Bloc’s transition goals need significant investment in research across disciplines, says university group paper

Long-term fundamental research is “crucial” to the EU’s green and digital transitions, according to a new paper published by the Guild of European Research-Intensive Universities.

European Commission president Ursula von der Leyen has put environmental sustainability and digitisation at the top of the EU’s political agenda, with the idea that the two reinforce each other and are therefore a ‘twin transition’.

The main policy drivers behind the two transitions are the European Green Deal, with its aim to make Europe the first climate-neutral continent by 2050, and the EU’s Digital Strategy to strengthen digital sovereignty and set standards in the area.

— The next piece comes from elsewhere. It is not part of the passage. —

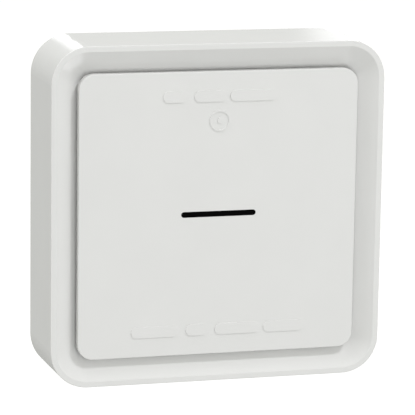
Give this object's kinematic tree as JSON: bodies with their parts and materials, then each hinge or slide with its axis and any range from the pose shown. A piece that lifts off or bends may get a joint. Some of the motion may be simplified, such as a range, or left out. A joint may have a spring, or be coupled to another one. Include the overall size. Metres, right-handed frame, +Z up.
{
  "type": "carbon monoxide detector",
  "caption": "Square wall-mounted gas alarm: rounded case with a dished front, a floating press-to-test plate with a narrow light slot, and a round bayonet wall bracket.",
  "frame": {"origin": "centre of the wall bracket's back face, where it meets the wall", "axes": "+X to the right seen from the front, +Y into the wall, +Z up"},
  "size_m": [0.101, 0.0264, 0.101],
  "materials": {
    "case_white": "smooth gloss, fine moulded texture inside",
    "inner_white": "fine moulded texture",
    "smoked_lens": "polished, dark smoked",
    "bright_steel": "bright drawn or pressed",
    "board_green": "solder mask, semi gloss",
    "board_blue": "solder mask, semi gloss",
    "black_plastic": "moulded, satin",
    "capacitor_sleeve": "shrink sleeve",
    "seal_rubber": "soft foam rubber",
    "gold_brass": "bright sheet and plated pins",
    "copper": "bare wire and winding",
    "ceramic": "silvered ceramic",
    "cell_sleeve": "printed-free shrink sleeve",
    "chip_parts": "ceramic chips",
    "lamp_clear": "clear epoxy on a white base",
    "label_paper": "blank label"
  },
  "bodies": {
    "wall_bracket": {"wall_bracket": "inner_white"},
    "alarm": {"front_cover": "case_white", "hinge_pins": "bright_steel", "return_springs": "bright_steel", "rear_cover": "inner_white", "cover_screws": "bright_steel", "circuit_board": "board_green", "board_screws": "bright_steel", "sensor_body": "bright_steel", "sensor_cap": "inner_white", "sensor_gasket": "seal_rubber", "sensor_pins": "gold_brass", "insect_screen": "bright_steel", "battery_cell": "bright_steel", "battery_sleeve": "cell_sleeve", "battery_tabs": "bright_steel", "battery_cradle": "inner_white", "sounder_disc": "gold_brass", "sounder_ceramic": "ceramic", "sounder_horn": "black_plastic", "sounder_contacts": "bright_steel", "test_switch_body": "black_plastic", "status_lamps": "lamp_clear", "radio_board": "board_blue", "radio_shield": "bright_steel", "antenna_wire": "copper", "microcontroller": "black_plastic", "driver_coil": "copper", "capacitors": "capacitor_sleeve", "chip_components": "chip_parts", "pin_header": "black_plastic", "rating_label": "label_paper"},
    "plate": {"test_plate": "case_white", "light_guide": "smoked_lens"},
    "switch_plunger": {"test_switch_plunger": "inner_white"}
  },
  "joints": [
    {"name": "bayonet_twist", "type": "hinge", "parent": "wall_bracket", "child": "alarm", "pos_m": [0, 0, 0], "axis": [0, -1, 0], "range_deg": [0, 15]},
    {"name": "plate_press", "type": "hinge", "parent": "alarm", "child": "plate", "pos_m": [0, -0.0185, 0.036], "axis": [1, 0, 0], "range_deg": [0, 0.5], "stiffness_Nm_per_rad": 5, "springref_deg": -1.15, "deforming": ["return_springs"]},
    {"name": "switch_travel", "type": "slide", "parent": "alarm", "child": "switch_plunger", "axis": [0, 1, 0], "range_m": [0, 0.00045]}
  ],
  "couplings": [
    {"joint": "switch_travel", "follows": "plate_press", "m_per_rad": 0.05}
  ]
}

The Guild paper, published on 21 September and authored by Morten Dæhlen, a professor at the University of Oslo, warns that the twin transition will fail “without significant investment in research across disciplines”.

Need for interconnections

The paper calls on policymakers to “recognise that long-term fundamental research—both disciplinary within the digital domain and interdisciplinary where digital research plays an important role—is of crucial importance for a successful twin transition”.

It warns that policy discussions on the transitions “lack…a more careful articulation of how these challenges relate to each other”.

“Even though the European Green Deal emphasises the importance of digital research and innovation for the green transition of society, the digital transition is still underestimated as a driving force for realising the green transition,” Dæhlen says. “I hope this report will help change that.”

The paper calls for policies on the green and digital transition to be “connected”. This could entail having a governance model with “a single research strategy on the twin transition instead of merely coordinated distinct strategies dedicated each to the green and digital transitions”, Dæhlen says.

He also calls on funders to make sure their programmes that “currently focus on addressing environmental sustainability or digital research should additionally focus more on the linkages between the two”.